> _DATA BLOCK_
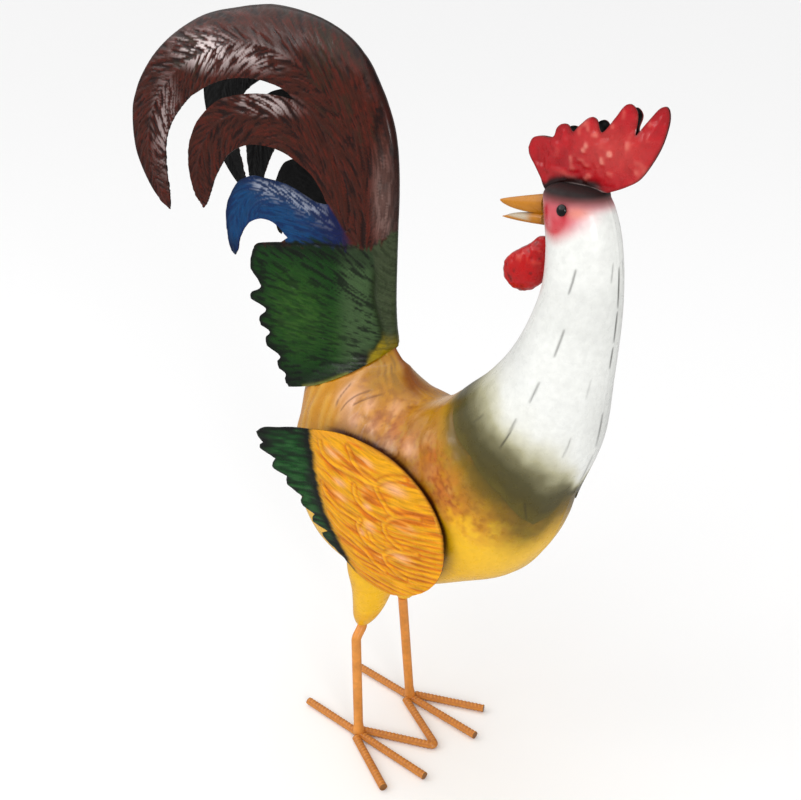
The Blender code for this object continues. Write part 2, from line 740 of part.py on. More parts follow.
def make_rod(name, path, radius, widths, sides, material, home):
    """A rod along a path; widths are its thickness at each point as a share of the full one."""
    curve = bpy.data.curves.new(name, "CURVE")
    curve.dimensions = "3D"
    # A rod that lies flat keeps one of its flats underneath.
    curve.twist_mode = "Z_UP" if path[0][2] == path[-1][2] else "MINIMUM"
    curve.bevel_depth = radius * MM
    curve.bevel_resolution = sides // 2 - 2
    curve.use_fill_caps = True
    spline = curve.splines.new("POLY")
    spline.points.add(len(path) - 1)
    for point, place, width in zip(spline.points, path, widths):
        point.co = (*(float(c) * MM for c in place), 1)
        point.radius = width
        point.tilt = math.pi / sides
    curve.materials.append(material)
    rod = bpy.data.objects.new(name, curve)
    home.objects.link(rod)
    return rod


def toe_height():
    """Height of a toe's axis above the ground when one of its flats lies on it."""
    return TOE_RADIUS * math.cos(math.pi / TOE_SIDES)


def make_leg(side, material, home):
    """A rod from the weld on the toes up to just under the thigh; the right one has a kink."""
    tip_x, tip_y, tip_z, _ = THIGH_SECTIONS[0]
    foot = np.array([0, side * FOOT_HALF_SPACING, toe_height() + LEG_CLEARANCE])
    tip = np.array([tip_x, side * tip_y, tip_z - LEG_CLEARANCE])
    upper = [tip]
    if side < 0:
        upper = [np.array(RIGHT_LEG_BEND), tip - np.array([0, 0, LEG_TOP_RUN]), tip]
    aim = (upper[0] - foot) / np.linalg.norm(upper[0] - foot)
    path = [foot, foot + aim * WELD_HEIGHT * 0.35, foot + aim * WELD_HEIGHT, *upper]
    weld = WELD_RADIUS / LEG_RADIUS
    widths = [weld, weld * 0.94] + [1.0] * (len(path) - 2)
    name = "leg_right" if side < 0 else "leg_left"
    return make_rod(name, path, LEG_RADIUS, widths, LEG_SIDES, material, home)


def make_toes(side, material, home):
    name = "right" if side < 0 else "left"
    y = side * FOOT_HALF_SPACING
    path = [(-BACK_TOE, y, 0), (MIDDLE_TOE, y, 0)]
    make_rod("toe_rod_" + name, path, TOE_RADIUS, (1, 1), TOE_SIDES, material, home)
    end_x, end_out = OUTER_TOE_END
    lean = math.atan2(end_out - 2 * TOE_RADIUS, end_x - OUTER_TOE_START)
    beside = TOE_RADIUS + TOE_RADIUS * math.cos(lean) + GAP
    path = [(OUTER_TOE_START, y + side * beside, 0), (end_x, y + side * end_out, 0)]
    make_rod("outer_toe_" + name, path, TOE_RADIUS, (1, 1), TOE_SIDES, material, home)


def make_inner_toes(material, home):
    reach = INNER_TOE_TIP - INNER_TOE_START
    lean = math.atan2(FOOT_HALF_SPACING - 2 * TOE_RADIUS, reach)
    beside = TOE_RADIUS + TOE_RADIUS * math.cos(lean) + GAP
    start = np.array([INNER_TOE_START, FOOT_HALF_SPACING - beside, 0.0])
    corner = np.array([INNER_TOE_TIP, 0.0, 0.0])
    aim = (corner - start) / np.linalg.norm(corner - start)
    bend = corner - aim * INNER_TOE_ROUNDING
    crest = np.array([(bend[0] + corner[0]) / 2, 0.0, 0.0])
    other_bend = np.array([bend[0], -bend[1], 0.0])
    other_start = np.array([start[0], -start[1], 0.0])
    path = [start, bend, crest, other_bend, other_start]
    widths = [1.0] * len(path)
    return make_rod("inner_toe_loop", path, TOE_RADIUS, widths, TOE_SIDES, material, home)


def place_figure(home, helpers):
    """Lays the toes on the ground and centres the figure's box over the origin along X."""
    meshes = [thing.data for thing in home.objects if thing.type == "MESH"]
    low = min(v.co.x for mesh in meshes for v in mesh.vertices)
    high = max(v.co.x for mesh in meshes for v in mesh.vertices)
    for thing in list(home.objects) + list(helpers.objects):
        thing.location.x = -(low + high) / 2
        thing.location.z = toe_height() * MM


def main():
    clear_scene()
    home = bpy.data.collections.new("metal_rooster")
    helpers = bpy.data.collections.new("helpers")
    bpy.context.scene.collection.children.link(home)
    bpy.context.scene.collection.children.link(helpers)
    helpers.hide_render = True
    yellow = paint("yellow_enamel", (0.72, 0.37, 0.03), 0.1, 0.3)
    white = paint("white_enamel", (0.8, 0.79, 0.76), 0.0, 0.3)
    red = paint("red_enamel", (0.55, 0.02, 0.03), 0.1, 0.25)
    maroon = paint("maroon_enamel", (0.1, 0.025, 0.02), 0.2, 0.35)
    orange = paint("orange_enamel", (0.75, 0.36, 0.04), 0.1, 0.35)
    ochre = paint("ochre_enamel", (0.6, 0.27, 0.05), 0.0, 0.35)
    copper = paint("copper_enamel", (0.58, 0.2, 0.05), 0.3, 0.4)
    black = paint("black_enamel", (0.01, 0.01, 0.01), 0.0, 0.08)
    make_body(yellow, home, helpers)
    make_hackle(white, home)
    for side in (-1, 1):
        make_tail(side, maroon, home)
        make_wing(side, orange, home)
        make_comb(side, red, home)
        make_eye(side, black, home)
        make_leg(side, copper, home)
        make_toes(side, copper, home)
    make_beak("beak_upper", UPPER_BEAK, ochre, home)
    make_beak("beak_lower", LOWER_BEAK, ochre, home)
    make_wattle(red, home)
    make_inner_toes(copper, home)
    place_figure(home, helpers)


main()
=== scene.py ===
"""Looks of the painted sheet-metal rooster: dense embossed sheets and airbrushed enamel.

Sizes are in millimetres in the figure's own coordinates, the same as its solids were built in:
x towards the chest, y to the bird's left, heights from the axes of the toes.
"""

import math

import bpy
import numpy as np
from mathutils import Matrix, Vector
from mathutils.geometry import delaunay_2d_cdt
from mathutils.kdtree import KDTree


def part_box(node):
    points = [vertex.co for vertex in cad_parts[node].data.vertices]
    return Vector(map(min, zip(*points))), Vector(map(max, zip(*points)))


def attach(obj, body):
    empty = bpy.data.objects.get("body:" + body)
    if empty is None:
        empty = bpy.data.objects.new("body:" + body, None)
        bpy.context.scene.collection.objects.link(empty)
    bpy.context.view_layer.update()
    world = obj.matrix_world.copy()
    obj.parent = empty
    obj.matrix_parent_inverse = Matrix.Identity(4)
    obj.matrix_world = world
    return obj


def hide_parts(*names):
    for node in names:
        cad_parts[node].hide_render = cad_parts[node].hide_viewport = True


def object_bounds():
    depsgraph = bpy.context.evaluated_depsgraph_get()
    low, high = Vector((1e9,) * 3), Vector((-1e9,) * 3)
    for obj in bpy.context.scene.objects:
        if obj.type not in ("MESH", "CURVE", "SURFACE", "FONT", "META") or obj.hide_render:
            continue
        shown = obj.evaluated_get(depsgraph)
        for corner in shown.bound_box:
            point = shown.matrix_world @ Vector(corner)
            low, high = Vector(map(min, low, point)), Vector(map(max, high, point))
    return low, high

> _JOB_
The lines to reproduce run from the one that contains "for node in" through the last line above; copy them exactly.

> _EXERCISE SOLUTION_
    for node in names:
        cad_parts[node].hide_render = cad_parts[node].hide_viewport = True


def object_bounds():
    depsgraph = bpy.context.evaluated_depsgraph_get()
    low, high = Vector((1e9,) * 3), Vector((-1e9,) * 3)
    for obj in bpy.context.scene.objects:
        if obj.type not in ("MESH", "CURVE", "SURFACE", "FONT", "META") or obj.hide_render:
            continue
        shown = obj.evaluated_get(depsgraph)
        for corner in shown.bound_box:
            point = shown.matrix_world @ Vector(corner)
            low, high = Vector(map(min, low, point)), Vector(map(max, high, point))
    return low, high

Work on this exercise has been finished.